TAKING FIRE: A Story of the Vietnam Air War
I normally don't read "war" or "military" stories. I guess it just hits too close to home, and I don't want to dwell on it. My brother was a career Air Force fighter pilot, my husband is a retired career National Guard Colonel, and my oldest son is currently serving in the Indiana National Guard as a Major, having served a tour in Afghanistan. I know the landscape of the tension in the world can change so quickly that any one of those I love could be put in harm's way.
This book is just such a story. This book tells the story of June 27, 1972, in Southeast Asia. My brother, Robert Craig Miller, and his wingman, Captain Aikman, were shot down. The book explains in great detail what happened on that fateful day. The author uses language that any person can understand. He also repeats definitions enough that you can relate to the story without being overwhelmed with verbiage that you don't understand. The book is written for the American left back home, so that we can get a glimpse of what really went on in that side of the world. Having separate commentary from my brother, I was pleased that the authors did not dwell on the "politics" of the war. Some of it is mentioned, but the main point of the story is to let everyone know about the remarkable people who serve our country. This is not a "flashy" "headline grabbing" story, but one of true grit from a group of people that knows the meaning of duty and honor.
It took me longer to read this book than it normally would. I think it was because I had an investment in one of the characters~~my brother. My brother is ten years older than I am. So most of what I remember about him is the brat he was that fought with my older sister and made me cry.

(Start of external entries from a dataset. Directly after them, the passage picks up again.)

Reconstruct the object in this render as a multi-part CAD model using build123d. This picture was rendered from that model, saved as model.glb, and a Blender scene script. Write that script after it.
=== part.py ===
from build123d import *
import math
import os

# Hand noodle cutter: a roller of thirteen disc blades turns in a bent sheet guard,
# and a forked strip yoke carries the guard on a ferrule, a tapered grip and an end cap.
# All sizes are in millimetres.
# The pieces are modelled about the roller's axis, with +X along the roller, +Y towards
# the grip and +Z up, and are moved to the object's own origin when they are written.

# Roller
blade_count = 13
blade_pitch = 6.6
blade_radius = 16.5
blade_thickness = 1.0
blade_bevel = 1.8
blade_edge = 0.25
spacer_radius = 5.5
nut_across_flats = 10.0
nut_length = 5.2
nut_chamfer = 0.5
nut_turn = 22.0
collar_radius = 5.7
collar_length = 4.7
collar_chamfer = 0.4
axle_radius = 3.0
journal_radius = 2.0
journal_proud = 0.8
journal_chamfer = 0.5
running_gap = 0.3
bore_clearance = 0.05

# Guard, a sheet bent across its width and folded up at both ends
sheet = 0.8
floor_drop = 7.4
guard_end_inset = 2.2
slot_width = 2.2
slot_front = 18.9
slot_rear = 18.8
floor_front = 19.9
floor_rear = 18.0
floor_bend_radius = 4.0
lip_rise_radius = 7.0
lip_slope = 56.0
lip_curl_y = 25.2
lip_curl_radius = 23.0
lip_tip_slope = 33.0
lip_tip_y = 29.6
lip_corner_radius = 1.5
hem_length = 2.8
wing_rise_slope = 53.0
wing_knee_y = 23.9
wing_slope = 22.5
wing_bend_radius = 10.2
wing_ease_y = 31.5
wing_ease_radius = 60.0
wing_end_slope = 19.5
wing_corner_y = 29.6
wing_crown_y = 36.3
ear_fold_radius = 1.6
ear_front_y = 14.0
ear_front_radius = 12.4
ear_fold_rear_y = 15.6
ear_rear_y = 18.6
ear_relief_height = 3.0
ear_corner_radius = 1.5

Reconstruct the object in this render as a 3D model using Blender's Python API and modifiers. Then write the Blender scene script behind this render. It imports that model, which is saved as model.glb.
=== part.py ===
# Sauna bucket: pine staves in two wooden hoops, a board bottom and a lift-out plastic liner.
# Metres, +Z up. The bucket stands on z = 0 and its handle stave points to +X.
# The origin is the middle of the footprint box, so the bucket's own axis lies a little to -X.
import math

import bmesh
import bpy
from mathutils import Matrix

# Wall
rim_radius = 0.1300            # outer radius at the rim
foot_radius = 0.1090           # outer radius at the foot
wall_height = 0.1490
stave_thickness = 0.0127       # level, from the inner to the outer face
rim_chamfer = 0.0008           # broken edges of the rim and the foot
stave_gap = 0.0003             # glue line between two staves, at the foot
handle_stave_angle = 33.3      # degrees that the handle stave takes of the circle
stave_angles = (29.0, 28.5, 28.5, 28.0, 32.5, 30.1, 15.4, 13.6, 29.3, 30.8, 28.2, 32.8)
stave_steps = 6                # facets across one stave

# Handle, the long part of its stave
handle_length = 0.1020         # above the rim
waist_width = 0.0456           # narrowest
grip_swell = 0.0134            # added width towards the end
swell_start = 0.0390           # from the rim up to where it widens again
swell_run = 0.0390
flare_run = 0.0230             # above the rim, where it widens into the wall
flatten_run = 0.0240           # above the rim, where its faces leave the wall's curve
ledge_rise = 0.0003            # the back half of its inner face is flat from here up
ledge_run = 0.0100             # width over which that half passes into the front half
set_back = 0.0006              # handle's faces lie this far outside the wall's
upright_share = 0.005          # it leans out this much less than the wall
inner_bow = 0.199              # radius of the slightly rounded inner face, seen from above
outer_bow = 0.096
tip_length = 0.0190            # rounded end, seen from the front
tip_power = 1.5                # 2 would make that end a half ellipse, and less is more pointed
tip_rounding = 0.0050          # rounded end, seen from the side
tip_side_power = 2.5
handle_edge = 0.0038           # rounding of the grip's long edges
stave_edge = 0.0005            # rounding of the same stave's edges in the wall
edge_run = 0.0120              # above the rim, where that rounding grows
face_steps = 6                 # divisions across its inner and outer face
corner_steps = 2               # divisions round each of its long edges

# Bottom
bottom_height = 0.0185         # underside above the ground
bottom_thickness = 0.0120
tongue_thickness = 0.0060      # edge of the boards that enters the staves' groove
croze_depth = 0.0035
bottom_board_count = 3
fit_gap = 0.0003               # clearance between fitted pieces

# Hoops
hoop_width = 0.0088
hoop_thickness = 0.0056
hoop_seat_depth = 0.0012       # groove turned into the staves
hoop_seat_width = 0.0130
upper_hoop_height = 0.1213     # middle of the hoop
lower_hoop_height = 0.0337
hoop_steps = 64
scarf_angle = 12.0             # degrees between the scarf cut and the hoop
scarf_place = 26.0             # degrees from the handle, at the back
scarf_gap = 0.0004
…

I thought he was hurting her, but they were only playing. He soon left for the Air Force, and my heart swelled with pride. The letters he wrote home from where ever he was stationed were read and re-read and cherished by us all.
While reading this book, I also was distracted by thoughts of my own. Like where was I when this or that happened, and what was I doing? I had a husband and a 1 1/2 year old boy at the time. So my hands and thoughts were full of my own life. I don't remember worrying about my brother, Craig. After all, he was my big brother. And aren't they all invincible? I also thought about his wife and kids. His wife, Donna, grew up in the Air Force so she knew what the life was like. To this day, I consider her a tower a strength and the epitome of a military wife.
When my brother came home from Southeast Asia, I remember him telling my mom and dad about the incident in this book. He seemed so calm in the telling of it~~almost like it was a story about someone else. Because of his attitude, I guess I didn't give it much thought. He was now safe and that was all that mattered.
The VietNam war was so ugly for so many reasons. The soldiers trying to fight had their hands tied in so many ways. But, please, put politics aside and read of the heroics of these gallant young men.